As Hickey headed out on the raid the night of December 13, the ghosts of the twelve previous raids that failed to snag Saddam no longer haunted him. Although he never smoked, he decided to take along a cigar given to him by a reporter to save for a special occasion. There seemed to be other powers in play that night, and other, more benevolent voices whispered deep in Hickey’s mind, giving him a profound calm and confidence. Perhaps it was his subconscious telling him all the pieces finally fit. Perhaps it was his training and battle-space awareness telling him the information was correct. Perhaps it was the voice of VMI’s great teacher, mentor, and leader, Stonewall Jackson.

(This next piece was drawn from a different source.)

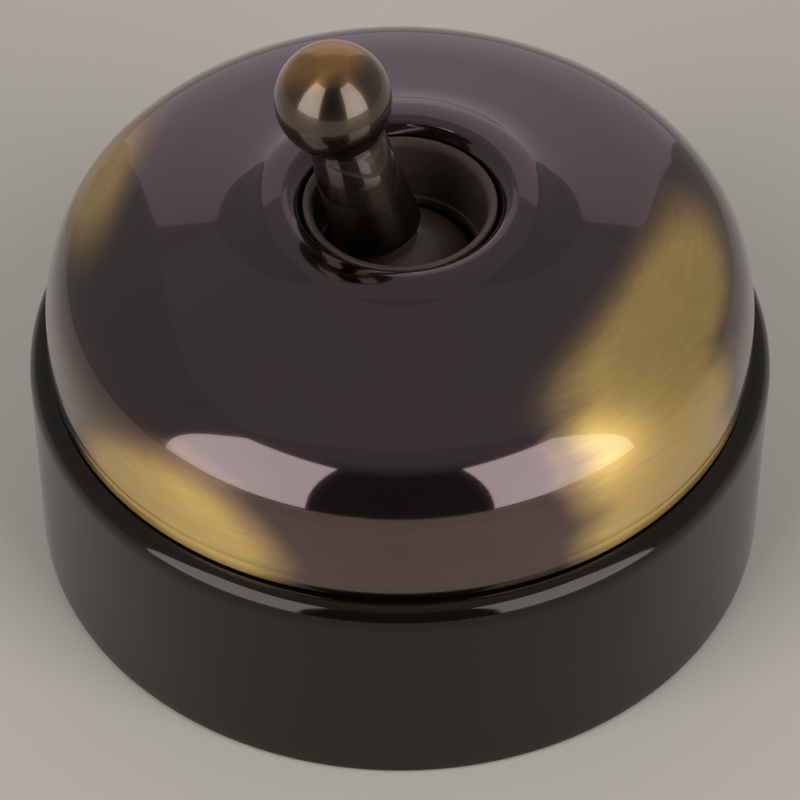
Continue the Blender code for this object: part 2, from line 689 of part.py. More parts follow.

If it was the voice of Jackson, perhaps the soft-spoken Southerner repeated prophetic words first spoken just prior to the Battle of Chancellorsville, May 2, 1863—one hundred and forty years ago:
“The Institute [VMI] will be heard from today.”
Déjà Vu All Over Again
1LT Angela Santana was on duty in the RAIDER Tactical Operations Center (TOC) trying not to be fazed, trying to convince herself this was just another raid, that it was no big deal; it seemed like business as usual in the TOC. Murphy was working on what to do next while the various staff sections were monitoring the radios, updating the logs, and tracking the operation as they’d done hundreds of times before. This time, however, it felt like the room was charged with an increased intensity and anticipation. Yet, for Santana, it was hard to continually raise her hopes only to be disappointed time after time. Like Murphy, Gray, and the others, she too knew the informant was a promising one. As she looked around her she could feel the intensity. Everyone wore headphones in anticipation of a huge firefight like the 101st Airborne had encountered with Saddam’s sons. She said a quiet prayer that there would be no casualties and that Saddam would finally be captured. The silence in the room grew deafening as time passed.